───── Entries supplied ─────

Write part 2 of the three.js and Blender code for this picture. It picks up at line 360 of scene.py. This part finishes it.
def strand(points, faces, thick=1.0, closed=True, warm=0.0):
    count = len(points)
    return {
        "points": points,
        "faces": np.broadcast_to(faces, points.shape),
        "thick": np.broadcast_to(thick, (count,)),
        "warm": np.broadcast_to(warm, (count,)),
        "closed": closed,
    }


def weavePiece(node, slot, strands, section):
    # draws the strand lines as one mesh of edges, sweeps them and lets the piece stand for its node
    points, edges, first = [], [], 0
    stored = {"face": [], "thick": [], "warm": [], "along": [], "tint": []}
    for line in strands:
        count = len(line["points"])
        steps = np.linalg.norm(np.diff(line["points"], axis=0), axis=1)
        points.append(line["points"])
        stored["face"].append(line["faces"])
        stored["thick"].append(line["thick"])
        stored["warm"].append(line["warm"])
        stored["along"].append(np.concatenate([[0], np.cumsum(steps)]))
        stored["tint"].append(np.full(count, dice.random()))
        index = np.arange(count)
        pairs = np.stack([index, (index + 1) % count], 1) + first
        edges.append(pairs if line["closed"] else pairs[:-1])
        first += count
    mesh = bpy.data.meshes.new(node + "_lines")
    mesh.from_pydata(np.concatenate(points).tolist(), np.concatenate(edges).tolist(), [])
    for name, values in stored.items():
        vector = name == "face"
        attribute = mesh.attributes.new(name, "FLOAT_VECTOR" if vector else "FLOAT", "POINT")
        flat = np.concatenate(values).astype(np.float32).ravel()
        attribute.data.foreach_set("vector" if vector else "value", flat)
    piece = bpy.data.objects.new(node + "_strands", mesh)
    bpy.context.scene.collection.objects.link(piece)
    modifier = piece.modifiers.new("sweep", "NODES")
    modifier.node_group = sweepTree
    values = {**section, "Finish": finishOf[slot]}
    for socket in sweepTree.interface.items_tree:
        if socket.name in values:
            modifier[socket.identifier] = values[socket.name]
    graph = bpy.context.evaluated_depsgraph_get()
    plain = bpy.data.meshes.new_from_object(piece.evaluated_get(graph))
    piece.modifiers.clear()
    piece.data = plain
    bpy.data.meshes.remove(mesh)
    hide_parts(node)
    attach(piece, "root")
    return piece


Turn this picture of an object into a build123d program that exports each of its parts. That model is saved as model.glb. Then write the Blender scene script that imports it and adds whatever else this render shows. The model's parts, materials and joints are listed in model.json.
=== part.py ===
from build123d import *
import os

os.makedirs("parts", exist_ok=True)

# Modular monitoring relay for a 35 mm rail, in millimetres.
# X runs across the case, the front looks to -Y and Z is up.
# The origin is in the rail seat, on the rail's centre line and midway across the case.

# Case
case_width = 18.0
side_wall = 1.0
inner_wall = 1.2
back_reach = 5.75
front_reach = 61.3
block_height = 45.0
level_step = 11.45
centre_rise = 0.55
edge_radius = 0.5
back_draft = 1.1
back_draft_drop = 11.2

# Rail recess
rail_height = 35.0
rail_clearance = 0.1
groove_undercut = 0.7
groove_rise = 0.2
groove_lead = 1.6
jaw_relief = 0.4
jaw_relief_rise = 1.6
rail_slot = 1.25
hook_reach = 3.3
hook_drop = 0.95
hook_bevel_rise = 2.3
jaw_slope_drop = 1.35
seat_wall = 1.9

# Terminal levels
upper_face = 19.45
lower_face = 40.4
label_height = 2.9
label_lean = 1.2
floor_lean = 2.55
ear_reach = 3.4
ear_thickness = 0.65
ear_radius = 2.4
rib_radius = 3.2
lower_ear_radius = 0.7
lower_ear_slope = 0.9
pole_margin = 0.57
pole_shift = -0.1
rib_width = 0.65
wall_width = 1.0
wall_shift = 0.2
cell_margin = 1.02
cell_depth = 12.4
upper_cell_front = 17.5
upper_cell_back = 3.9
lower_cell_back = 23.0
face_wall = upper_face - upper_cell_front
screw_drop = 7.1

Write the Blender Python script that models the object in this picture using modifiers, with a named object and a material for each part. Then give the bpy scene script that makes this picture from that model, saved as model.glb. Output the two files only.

─────
───── Entries supplied ─────

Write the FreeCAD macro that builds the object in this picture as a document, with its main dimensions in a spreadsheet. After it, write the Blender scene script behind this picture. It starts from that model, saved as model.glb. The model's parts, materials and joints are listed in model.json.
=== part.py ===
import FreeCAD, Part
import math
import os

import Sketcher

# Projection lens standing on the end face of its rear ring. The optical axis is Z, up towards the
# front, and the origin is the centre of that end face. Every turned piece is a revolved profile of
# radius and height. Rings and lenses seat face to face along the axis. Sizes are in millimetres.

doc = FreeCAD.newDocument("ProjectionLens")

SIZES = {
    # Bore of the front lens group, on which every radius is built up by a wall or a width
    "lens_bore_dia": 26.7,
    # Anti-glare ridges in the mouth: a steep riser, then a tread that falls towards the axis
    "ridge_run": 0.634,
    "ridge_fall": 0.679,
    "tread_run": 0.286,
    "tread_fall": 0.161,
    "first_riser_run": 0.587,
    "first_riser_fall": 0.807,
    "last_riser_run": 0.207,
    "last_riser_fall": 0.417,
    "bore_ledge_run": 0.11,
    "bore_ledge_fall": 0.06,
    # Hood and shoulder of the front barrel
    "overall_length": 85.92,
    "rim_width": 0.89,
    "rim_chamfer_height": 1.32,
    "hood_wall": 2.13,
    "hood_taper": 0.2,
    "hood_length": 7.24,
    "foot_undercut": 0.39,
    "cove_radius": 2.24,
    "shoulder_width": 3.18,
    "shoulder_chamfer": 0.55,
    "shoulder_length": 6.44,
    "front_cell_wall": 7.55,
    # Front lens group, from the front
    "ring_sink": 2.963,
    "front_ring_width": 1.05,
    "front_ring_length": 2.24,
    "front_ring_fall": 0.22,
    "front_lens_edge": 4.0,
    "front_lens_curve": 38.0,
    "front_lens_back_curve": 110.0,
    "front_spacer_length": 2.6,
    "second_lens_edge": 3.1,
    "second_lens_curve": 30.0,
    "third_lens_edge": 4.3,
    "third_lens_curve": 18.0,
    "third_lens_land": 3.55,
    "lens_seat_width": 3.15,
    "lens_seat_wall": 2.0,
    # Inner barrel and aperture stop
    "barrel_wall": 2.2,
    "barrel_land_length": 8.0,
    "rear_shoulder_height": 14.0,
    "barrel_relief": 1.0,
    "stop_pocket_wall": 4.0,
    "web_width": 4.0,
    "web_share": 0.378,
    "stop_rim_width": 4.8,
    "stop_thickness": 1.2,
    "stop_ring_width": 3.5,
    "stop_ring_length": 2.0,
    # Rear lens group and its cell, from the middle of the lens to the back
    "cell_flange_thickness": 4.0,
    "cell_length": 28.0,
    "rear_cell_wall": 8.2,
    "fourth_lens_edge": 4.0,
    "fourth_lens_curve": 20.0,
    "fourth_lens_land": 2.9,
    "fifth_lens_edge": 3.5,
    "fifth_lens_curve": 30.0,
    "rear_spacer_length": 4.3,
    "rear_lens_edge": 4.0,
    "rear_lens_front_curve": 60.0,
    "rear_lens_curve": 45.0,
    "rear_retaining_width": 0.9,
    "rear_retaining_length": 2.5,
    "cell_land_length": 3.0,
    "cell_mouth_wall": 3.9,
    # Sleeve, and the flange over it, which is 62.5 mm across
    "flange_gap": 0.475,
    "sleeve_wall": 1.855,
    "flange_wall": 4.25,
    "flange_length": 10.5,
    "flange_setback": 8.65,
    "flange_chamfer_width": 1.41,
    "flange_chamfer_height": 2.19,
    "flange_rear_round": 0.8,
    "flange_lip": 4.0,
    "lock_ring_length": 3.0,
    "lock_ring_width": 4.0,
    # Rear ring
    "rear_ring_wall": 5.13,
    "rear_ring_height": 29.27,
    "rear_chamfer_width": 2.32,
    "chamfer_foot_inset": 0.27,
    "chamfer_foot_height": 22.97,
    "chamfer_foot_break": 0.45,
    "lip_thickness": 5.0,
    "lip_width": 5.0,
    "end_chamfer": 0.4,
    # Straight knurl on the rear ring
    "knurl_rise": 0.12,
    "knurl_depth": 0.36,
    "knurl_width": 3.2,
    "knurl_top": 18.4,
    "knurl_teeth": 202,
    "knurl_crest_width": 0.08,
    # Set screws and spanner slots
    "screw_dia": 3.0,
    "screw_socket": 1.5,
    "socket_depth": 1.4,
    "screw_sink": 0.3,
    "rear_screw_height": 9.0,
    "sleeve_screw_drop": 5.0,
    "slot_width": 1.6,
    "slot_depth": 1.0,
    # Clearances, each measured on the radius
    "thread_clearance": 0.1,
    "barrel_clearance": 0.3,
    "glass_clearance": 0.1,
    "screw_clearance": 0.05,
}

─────

**Exercise goal:** Above are the lines; repeat exactly the ones from the line containing "Turn this picture" down to the line containing "Write the Blender Python", both inclusive.

**Response for this exercise:**
Turn this picture of an object into a build123d program that exports each of its parts. That model is saved as model.glb. Then write the Blender scene script that imports it and adds whatever else this render shows. The model's parts, materials and joints are listed in model.json.
=== part.py ===
from build123d import *
import os

os.makedirs("parts", exist_ok=True)

# Modular monitoring relay for a 35 mm rail, in millimetres.
# X runs across the case, the front looks to -Y and Z is up.
# The origin is in the rail seat, on the rail's centre line and midway across the case.

# Case
case_width = 18.0
side_wall = 1.0
inner_wall = 1.2
back_reach = 5.75
front_reach = 61.3
block_height = 45.0
level_step = 11.45
centre_rise = 0.55
edge_radius = 0.5
back_draft = 1.1
back_draft_drop = 11.2

# Rail recess
rail_height = 35.0
rail_clearance = 0.1
groove_undercut = 0.7
groove_rise = 0.2
groove_lead = 1.6
jaw_relief = 0.4
jaw_relief_rise = 1.6
rail_slot = 1.25
hook_reach = 3.3
hook_drop = 0.95
hook_bevel_rise = 2.3
jaw_slope_drop = 1.35
seat_wall = 1.9

# Terminal levels
upper_face = 19.45
lower_face = 40.4
label_height = 2.9
label_lean = 1.2
floor_lean = 2.55
ear_reach = 3.4
ear_thickness = 0.65
ear_radius = 2.4
rib_radius = 3.2
lower_ear_radius = 0.7
lower_ear_slope = 0.9
pole_margin = 0.57
pole_shift = -0.1
rib_width = 0.65
wall_width = 1.0
wall_shift = 0.2
cell_margin = 1.02
cell_depth = 12.4
upper_cell_front = 17.5
upper_cell_back = 3.9
lower_cell_back = 23.0
face_wall = upper_face - upper_cell_front
screw_drop = 7.1

Write the Blender Python script that models the object in this picture using modifiers, with a named object and a material for each part. Then give the bpy scene script that makes this picture from that model, saved as model.glb. Output the two files only.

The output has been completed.